> **WHAT TO DO**
Repeat the lines of the data that follow, please, starting at the first and stopping after the one with "steel, jumbo size.".

Start of DATA SHOWN

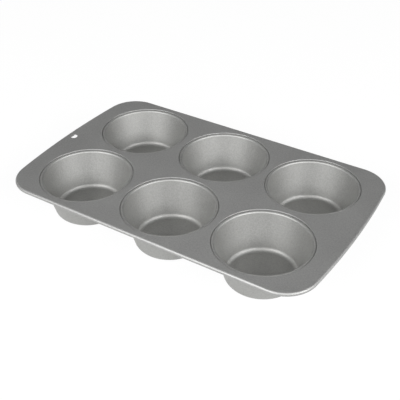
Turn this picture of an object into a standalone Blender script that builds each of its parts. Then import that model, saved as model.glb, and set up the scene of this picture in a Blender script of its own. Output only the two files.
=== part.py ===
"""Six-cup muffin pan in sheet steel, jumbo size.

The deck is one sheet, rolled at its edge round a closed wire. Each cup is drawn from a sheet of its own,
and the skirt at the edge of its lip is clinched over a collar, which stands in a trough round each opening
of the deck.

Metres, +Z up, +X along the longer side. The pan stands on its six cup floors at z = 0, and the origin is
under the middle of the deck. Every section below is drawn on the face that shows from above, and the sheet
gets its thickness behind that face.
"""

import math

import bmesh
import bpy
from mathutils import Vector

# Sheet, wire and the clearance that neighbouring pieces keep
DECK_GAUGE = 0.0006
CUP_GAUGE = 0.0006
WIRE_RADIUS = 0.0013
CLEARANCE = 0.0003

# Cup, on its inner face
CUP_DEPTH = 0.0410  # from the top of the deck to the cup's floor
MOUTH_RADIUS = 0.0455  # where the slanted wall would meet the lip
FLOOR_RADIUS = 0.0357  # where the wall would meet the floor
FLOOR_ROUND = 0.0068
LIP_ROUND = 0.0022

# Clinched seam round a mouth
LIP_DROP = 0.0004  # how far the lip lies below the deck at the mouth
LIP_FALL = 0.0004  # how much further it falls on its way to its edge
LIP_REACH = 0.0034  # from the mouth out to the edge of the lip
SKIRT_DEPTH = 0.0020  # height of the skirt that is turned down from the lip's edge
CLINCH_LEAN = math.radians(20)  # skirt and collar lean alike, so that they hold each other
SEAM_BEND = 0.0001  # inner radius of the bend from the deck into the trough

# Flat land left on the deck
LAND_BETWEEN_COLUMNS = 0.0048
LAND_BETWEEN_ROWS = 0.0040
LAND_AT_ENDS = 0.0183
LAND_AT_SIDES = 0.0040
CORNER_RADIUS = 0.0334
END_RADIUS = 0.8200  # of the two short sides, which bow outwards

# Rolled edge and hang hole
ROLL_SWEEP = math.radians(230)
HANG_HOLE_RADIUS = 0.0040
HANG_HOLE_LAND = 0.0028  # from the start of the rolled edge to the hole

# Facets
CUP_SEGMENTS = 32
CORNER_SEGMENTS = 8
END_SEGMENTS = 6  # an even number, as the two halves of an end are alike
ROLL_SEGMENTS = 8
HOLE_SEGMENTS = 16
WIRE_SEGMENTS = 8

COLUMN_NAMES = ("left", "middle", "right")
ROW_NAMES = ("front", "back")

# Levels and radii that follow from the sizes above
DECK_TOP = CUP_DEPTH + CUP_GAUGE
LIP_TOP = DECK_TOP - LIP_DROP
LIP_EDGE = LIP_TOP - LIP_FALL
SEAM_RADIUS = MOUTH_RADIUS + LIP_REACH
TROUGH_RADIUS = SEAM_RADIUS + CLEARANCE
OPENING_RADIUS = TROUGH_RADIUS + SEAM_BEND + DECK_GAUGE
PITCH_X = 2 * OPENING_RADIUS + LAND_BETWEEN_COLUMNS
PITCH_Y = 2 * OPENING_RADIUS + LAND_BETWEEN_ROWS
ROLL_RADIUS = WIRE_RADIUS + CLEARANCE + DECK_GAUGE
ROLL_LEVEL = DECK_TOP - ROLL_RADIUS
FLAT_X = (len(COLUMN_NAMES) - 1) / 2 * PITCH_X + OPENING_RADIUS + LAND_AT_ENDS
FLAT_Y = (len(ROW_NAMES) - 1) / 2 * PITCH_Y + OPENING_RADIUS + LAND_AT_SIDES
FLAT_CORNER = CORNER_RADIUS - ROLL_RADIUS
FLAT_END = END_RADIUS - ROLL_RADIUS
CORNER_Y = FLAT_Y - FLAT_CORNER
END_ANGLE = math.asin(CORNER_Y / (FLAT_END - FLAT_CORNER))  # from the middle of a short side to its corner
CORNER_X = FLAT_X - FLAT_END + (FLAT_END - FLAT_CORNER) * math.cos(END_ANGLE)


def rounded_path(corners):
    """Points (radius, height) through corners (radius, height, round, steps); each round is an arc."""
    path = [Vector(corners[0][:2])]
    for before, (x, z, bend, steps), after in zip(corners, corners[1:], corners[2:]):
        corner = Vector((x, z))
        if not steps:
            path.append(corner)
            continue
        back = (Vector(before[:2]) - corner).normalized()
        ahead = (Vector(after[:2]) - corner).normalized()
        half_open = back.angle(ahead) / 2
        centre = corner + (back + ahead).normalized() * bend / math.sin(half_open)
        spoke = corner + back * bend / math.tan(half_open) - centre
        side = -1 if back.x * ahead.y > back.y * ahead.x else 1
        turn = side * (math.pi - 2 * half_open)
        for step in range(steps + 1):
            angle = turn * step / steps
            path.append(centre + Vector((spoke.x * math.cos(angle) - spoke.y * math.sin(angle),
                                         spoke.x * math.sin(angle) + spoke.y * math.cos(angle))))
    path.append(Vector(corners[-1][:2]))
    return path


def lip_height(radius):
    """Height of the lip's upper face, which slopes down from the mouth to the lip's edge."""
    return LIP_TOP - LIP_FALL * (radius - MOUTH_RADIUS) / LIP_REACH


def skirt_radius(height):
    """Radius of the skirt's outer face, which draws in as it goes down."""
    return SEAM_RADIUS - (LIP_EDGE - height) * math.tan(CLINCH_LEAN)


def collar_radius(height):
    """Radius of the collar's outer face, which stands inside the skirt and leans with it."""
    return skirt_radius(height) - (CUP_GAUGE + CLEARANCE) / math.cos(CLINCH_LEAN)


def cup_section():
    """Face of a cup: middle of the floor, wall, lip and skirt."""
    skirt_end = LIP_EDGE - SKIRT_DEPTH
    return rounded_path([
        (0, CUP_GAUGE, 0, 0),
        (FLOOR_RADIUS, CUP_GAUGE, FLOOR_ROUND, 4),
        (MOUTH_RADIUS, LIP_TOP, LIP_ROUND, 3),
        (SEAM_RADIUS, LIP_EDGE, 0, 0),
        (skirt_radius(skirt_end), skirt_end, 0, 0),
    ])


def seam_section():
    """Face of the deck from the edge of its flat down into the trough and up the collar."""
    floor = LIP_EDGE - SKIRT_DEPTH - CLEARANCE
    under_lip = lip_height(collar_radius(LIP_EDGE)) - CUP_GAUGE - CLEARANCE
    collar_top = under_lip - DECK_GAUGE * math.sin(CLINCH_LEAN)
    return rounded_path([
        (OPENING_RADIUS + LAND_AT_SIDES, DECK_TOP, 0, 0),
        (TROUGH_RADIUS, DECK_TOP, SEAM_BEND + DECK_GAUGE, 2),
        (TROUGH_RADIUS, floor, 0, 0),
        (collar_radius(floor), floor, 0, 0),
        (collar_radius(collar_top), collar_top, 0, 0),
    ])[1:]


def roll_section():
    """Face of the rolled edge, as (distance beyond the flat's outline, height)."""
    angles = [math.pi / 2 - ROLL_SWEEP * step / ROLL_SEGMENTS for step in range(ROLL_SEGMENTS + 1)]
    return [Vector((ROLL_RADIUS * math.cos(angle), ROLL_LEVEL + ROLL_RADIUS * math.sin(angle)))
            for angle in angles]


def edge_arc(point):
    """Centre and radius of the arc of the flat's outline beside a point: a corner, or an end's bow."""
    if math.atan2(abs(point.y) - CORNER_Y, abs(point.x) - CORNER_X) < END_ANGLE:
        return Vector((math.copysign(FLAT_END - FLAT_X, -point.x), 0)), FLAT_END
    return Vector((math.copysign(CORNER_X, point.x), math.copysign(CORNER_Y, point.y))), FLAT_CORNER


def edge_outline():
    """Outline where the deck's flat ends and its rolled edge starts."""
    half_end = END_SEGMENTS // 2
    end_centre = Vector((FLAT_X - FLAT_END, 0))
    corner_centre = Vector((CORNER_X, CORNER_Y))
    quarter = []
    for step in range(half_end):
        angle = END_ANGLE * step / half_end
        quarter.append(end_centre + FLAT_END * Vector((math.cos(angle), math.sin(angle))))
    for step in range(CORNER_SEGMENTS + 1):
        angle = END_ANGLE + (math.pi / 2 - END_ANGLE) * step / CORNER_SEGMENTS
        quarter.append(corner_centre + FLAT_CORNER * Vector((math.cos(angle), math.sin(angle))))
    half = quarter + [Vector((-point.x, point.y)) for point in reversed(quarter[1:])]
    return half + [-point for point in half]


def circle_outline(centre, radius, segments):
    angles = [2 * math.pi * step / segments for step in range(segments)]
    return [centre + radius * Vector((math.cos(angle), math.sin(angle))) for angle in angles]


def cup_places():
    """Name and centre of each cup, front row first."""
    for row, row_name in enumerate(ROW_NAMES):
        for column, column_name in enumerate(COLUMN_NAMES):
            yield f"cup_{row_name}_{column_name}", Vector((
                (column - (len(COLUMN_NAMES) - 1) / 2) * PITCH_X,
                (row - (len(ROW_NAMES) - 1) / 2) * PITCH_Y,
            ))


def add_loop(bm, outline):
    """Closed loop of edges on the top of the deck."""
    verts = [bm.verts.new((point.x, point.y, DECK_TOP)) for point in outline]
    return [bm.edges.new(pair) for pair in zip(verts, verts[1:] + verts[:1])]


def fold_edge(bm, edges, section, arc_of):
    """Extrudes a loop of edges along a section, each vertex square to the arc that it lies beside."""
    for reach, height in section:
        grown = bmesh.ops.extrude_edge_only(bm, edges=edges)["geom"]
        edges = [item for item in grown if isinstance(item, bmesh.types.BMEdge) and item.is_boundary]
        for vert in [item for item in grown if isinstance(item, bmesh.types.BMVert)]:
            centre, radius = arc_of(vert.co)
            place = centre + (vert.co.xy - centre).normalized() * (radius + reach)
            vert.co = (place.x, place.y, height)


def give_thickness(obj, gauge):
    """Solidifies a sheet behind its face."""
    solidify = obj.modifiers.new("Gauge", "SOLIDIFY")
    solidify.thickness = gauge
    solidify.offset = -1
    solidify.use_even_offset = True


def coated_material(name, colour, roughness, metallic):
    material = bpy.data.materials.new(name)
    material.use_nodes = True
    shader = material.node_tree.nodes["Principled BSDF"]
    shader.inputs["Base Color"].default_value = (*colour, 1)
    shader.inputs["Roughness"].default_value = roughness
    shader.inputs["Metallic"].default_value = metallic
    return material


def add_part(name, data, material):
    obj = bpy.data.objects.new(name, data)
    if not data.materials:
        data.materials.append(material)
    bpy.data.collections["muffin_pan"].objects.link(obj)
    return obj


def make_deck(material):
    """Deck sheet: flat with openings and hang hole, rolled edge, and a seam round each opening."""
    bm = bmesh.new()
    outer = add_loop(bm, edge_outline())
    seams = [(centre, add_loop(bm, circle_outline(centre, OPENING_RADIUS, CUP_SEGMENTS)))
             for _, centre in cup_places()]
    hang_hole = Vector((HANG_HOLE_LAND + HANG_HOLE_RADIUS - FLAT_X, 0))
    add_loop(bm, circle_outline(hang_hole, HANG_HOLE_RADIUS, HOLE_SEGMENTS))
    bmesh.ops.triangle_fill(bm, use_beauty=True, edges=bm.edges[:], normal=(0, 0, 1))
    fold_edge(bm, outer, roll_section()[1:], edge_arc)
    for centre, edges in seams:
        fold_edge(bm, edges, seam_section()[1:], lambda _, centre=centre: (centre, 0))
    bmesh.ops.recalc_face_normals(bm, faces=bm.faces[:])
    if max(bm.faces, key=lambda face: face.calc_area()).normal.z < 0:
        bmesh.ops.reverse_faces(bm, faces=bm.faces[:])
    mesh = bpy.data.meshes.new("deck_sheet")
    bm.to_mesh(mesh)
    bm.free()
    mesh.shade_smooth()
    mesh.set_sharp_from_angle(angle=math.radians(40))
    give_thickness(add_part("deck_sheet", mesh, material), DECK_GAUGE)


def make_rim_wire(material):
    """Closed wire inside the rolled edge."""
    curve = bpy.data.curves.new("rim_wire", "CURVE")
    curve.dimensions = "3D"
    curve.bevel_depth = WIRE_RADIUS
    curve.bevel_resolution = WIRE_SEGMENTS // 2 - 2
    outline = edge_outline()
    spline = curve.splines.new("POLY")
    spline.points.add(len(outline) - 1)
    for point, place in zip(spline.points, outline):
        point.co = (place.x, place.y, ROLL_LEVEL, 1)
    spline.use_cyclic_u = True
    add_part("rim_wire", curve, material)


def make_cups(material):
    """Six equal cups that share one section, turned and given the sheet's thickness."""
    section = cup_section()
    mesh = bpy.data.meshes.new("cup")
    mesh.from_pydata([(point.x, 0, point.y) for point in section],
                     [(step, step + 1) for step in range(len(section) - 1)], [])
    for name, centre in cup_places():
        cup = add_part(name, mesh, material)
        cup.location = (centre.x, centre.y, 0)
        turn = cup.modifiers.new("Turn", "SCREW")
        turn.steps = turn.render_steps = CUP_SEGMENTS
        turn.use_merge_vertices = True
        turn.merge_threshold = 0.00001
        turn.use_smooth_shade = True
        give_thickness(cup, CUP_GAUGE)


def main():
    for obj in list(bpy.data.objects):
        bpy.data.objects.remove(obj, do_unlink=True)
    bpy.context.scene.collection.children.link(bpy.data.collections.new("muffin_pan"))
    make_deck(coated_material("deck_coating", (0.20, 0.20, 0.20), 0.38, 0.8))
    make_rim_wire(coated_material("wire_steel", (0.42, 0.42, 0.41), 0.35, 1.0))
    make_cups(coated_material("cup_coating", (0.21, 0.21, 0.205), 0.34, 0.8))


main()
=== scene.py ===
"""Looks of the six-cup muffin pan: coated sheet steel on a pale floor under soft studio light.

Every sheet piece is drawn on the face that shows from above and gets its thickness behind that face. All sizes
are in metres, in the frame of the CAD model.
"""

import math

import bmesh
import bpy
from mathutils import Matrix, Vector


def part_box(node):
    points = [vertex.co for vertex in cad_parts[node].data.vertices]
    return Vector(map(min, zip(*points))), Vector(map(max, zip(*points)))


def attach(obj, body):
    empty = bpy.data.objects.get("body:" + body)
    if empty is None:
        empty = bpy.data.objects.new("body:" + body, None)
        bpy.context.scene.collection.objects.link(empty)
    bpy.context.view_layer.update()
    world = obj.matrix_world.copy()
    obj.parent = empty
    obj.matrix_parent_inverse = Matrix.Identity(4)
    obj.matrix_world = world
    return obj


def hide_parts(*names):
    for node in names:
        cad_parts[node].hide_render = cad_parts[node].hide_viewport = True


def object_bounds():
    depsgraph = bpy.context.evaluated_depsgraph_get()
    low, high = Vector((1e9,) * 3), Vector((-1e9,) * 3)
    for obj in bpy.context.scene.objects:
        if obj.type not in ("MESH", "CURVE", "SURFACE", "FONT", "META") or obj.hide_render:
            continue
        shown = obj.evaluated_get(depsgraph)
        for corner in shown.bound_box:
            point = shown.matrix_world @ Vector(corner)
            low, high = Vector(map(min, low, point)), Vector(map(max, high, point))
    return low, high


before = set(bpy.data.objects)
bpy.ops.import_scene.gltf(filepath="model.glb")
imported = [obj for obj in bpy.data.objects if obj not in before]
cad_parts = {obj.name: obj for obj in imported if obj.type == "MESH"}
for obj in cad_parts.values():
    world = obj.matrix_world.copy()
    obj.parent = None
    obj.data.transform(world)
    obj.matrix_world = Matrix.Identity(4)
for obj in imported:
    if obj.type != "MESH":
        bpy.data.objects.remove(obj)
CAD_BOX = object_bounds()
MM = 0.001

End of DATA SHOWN

> **SOLUTION FOR THIS PROBLEM**
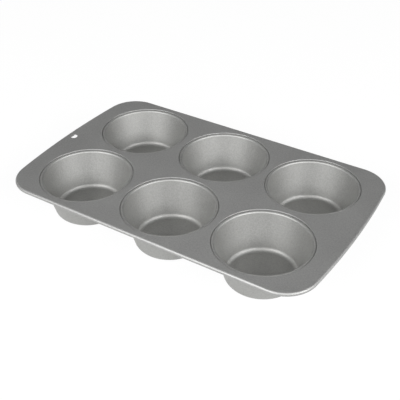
Turn this picture of an object into a standalone Blender script that builds each of its parts. Then import that model, saved as model.glb, and set up the scene of this picture in a Blender script of its own. Output only the two files.
=== part.py ===
"""Six-cup muffin pan in sheet steel, jumbo size.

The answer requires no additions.